[Start]

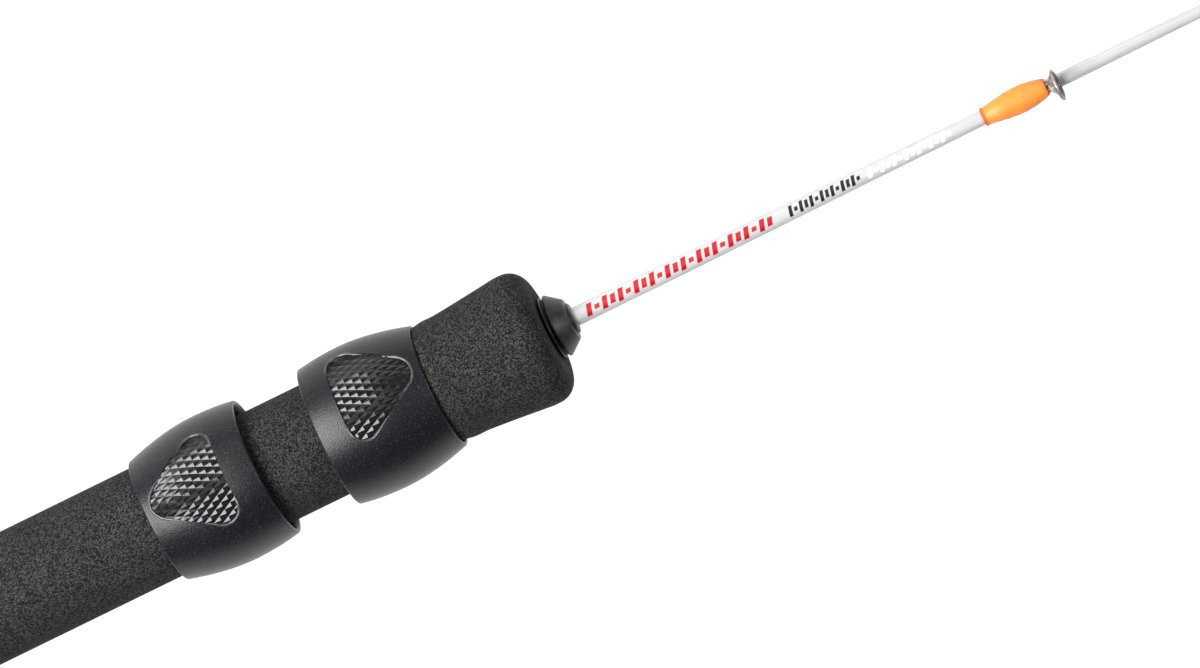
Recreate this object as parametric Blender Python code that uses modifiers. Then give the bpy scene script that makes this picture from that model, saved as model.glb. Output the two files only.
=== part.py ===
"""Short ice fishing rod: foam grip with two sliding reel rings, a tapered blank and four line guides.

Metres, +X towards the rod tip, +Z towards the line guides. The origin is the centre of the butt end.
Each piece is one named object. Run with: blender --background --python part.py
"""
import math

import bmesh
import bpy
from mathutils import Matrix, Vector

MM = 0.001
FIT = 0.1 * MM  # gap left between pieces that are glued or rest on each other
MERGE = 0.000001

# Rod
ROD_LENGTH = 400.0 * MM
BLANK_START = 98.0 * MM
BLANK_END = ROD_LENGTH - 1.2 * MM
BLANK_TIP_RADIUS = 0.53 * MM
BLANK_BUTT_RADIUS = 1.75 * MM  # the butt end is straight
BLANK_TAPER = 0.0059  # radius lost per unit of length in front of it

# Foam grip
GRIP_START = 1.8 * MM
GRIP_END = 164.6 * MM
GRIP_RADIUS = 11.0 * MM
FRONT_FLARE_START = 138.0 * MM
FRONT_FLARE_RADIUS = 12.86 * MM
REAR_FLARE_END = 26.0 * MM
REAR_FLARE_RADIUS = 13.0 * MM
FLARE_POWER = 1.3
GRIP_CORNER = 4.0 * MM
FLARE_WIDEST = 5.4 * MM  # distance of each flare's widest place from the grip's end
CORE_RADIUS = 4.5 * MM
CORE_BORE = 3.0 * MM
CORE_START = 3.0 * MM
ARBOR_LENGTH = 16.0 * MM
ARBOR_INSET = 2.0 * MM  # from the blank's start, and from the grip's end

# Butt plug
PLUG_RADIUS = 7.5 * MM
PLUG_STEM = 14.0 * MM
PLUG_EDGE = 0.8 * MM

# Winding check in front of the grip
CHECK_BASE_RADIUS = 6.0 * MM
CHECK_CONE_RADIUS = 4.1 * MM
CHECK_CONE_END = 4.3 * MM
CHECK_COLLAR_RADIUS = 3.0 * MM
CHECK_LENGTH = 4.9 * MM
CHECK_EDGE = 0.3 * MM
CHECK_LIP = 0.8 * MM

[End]

### Problem
Repeat exactly, please, each line from the beginning of the data through the line with "four line guides." in it, and only those lines.

### Task response
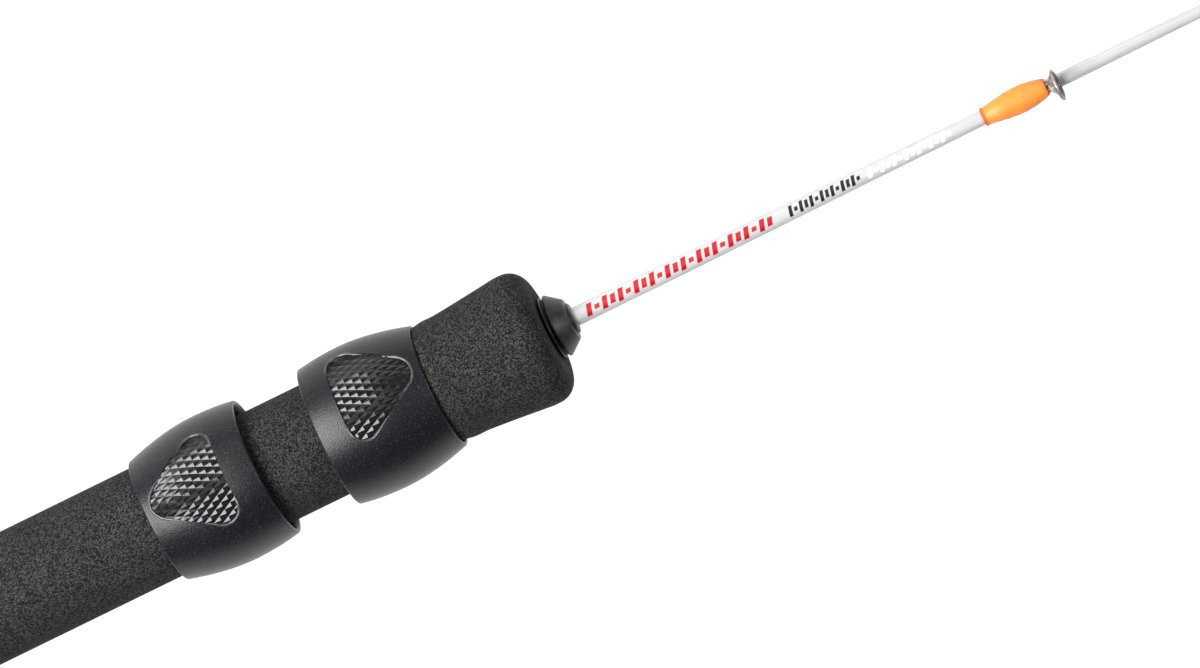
Recreate this object as parametric Blender Python code that uses modifiers. Then give the bpy scene script that makes this picture from that model, saved as model.glb. Output the two files only.
=== part.py ===
"""Short ice fishing rod: foam grip with two sliding reel rings, a tapered blank and four line guides.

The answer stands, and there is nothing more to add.